** Start **

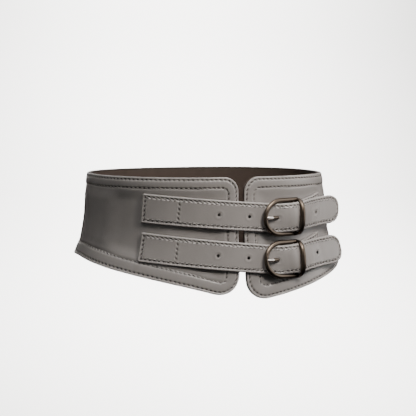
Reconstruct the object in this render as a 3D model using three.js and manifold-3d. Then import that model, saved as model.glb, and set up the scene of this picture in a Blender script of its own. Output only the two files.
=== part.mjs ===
// Wide waist belt, fastened as worn: a leather wrap with a raised border, two straps and two buckles.
// Millimetres. +Z is up, the front faces -Y, +X is the wearer's left.
// The origin is the middle of the waist hollow, level with the middle of the front.

import * as THREE from 'three';
import { mergeVertices } from 'three/addons/utils/BufferGeometryUtils.js';
import Module from 'manifold-3d';

const wasm = await Module();
wasm.setup();

// Waist form: the inner face of the wrap, a rounded oval that flares towards the hips
const WAIST_HALF_WIDTH = 121;
const WAIST_HALF_DEPTH = 86.8;
const OVAL_POWER = 2.15;
const FLARE_STEP = 50;
const SIDE_FLARE = [11, 12.4, 7];
const FRONT_FLARE = [1.3, 3.1];
const SIDEWAYS_LEAN = -0.05;

// Wrap: its outline is given by the length along the waist from the centre front
const WRAP_WALL = 2.4;
const FRONT_GAP = 5.4;
const TOP_EDGE = { side: 55.2, rise: 1.6, askew: 2.2 };
const BOTTOM_EDGE = { side: -26.5, drop: 36.5, reach: 165, power: 1.3, askew: 0.12 };
const TOP_CORNER = { across: 15, up: 15 };
const RIGHT_FOOT = { across: 21, up: 30 };
const LEFT_FOOT = { across: 16, up: 20 };
const WRAP_COLUMN = 10;
const WRAP_ROWS = 6;
const CORNER_STOPS = [15, 12, 9, 5.5, 2.8, 1, 0];

// Border strip
const SEAT_GAP = 0.3;
const BORDER_SEAT = 0.35;
const BORDER_WIDTH = 12;
const BORDER_WALL = 1.1;
const BORDER_INSET = 0.2;
const INNER_CORNER = 6;
const CORNER_STEPS = 6;
const BORDER_END_STEPS = 5;

// Straps
const STRAP_WIDTH = 27.5;
const STRAP_WALL = 2.6;
const HOLE_SIZE = 3;
const HOLES_FROM_PRONG = [-61, -30.5, 27.5, 55];
const TIP_PAST_LAST_HOLE = 34.5;
const TIP_LENGTH = 15;
const TIP_POWER = 2.2;
const TIP_STOPS = [0.3, 0.55, 0.76, 0.91, 0.98];
const STRAP_STEP = 6;
const STRAP_ROWS = 2;
const STRAP_ENDS_BEFORE = 125;
const MEASURING_STEP = 0.5;
const HOLE_SIDES = 12;

// Buckles, from the middle of the front bar to the middle of the heel bar
const ROD = 3.6;
const FRAME_HEIGHT = 37.8;
const FRONT_BAR_AT = 22;
const HEEL_BAR_AT = 53;
const FRONT_LIFT = 11.9;
const HEEL_BAR = 3.2;
const KEEPER_ROD = 4;
const KEEPER_SHIFT = 4.5;
const KEEPER_POWER = 4.6;
const KEEPER_LEAN = 0.12;
const KEEPER_CLEARANCE = 1.5;
const RAIL_AT = (FRAME_HEIGHT - ROD) / 2;
const RAIL_BEND = -6;
const ROD_SIDES = 10;
const FRAME_TURNS = 8;
const FRAME_STEPS = 36;
const KEEPER_TURNS = 16;
const KEEPER_STEPS = 20;
const KNUCKLE_ROWS = 6;
const PRONG_ROD = 2.4;
const PRONG_EYE_WIDTH = 4;
const PRONG_EYE_WALL = 1.2;
const PRONG_STEPS = 22;
const PRONG_SIDES = 8;
const ROUND_SIDES = 18;

// Tabs
const TAB_WIDTH = 24.5;
const TAB_LAYER = 1.25;
const TAB_SEAT = 0.15;
const TAB_FROM_BAR = 1;
const TAB_END_AT = 102;
const TAB_COLUMNS = 10;
const EYE_CLEARANCE = 1.1;
const PRONG_SLOT = 6;

// Each row: the strap's middle line falls to the buckle and rises past it, the tab's rises from the heel bar
// frameDrop sets the buckle a little lower, because the strap sags between its bars
// stretch turns a length on that row into a length on the waist line, because the waist flares below it
const ROWS = [
  {
    name: 'upper', height: 19.7, strapSlope: -0.0585, tipSlope: 0.08, tabSlope: 0.2,
    strapFrom: -95, prongHoleAt: 36.4, tipLift: 22, stretch: 1.02, frameDrop: 0.4,
  },
  {
    name: 'lower', height: -19.8, strapSlope: -0.088, tipSlope: 0.09, tabSlope: 0.26,
    strapFrom: -94, prongHoleAt: 35, tipLift: 16.5, stretch: 0.925, frameDrop: 1.1,
  },
];
const ROW_BEND = 12;
const SQUARING_PASSES = 3;

const BORDER_FACE = WRAP_WALL + BORDER_SEAT + BORDER_WALL;
const PANEL_SEAT = WRAP_WALL + SEAT_GAP;
const EYE_OUTER = HEEL_BAR / 2 + SEAT_GAP + TAB_LAYER;
const HEEL_LIFT = PANEL_SEAT + EYE_OUTER + EYE_CLEARANCE;
const STRAP_ON_BORDER = BORDER_FACE + SEAT_GAP;
const STRAP_ON_HEEL = HEEL_LIFT + EYE_OUTER + SEAT_GAP;

// Underside of the straps above the wrap's inner face: length along the waist from the centre front, lift
const STRAP_LIFT = [
  [-100, PANEL_SEAT + 0.1], [-60, PANEL_SEAT + 0.2], [-22, STRAP_ON_BORDER + 0.1],
  [20, STRAP_ON_BORDER + 0.1], [34, STRAP_ON_BORDER + 0.2], [43, 7.2],
  [51.5, STRAP_ON_HEEL + 0.25], [58, STRAP_ON_HEEL + 0.3], [70, 7.8], [80, 6.4], [90, 6.6], [98, 8.4],
];
const TIP_LIFT_AT = 122;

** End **

**Task requirements**
In this exercise, copy only the lines from the opening line of the material through the line where "const BORDER_END_STEPS = 5;" appears.

**Reply**
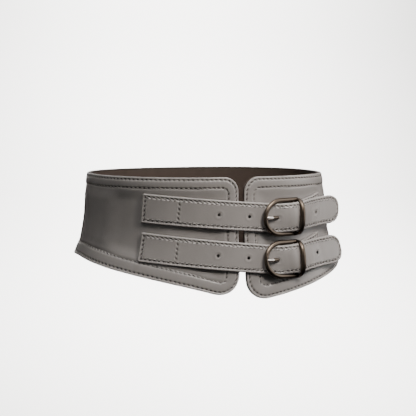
Reconstruct the object in this render as a 3D model using three.js and manifold-3d. Then import that model, saved as model.glb, and set up the scene of this picture in a Blender script of its own. Output only the two files.
=== part.mjs ===
// Wide waist belt, fastened as worn: a leather wrap with a raised border, two straps and two buckles.
// Millimetres. +Z is up, the front faces -Y, +X is the wearer's left.
// The origin is the middle of the waist hollow, level with the middle of the front.

import * as THREE from 'three';
import { mergeVertices } from 'three/addons/utils/BufferGeometryUtils.js';
import Module from 'manifold-3d';

const wasm = await Module();
wasm.setup();

// Waist form: the inner face of the wrap, a rounded oval that flares towards the hips
const WAIST_HALF_WIDTH = 121;
const WAIST_HALF_DEPTH = 86.8;
const OVAL_POWER = 2.15;
const FLARE_STEP = 50;
const SIDE_FLARE = [11, 12.4, 7];
const FRONT_FLARE = [1.3, 3.1];
const SIDEWAYS_LEAN = -0.05;

// Wrap: its outline is given by the length along the waist from the centre front
const WRAP_WALL = 2.4;
const FRONT_GAP = 5.4;
const TOP_EDGE = { side: 55.2, rise: 1.6, askew: 2.2 };
const BOTTOM_EDGE = { side: -26.5, drop: 36.5, reach: 165, power: 1.3, askew: 0.12 };
const TOP_CORNER = { across: 15, up: 15 };
const RIGHT_FOOT = { across: 21, up: 30 };
const LEFT_FOOT = { across: 16, up: 20 };
const WRAP_COLUMN = 10;
const WRAP_ROWS = 6;
const CORNER_STOPS = [15, 12, 9, 5.5, 2.8, 1, 0];

// Border strip
const SEAT_GAP = 0.3;
const BORDER_SEAT = 0.35;
const BORDER_WIDTH = 12;
const BORDER_WALL = 1.1;
const BORDER_INSET = 0.2;
const INNER_CORNER = 6;
const CORNER_STEPS = 6;
const BORDER_END_STEPS = 5;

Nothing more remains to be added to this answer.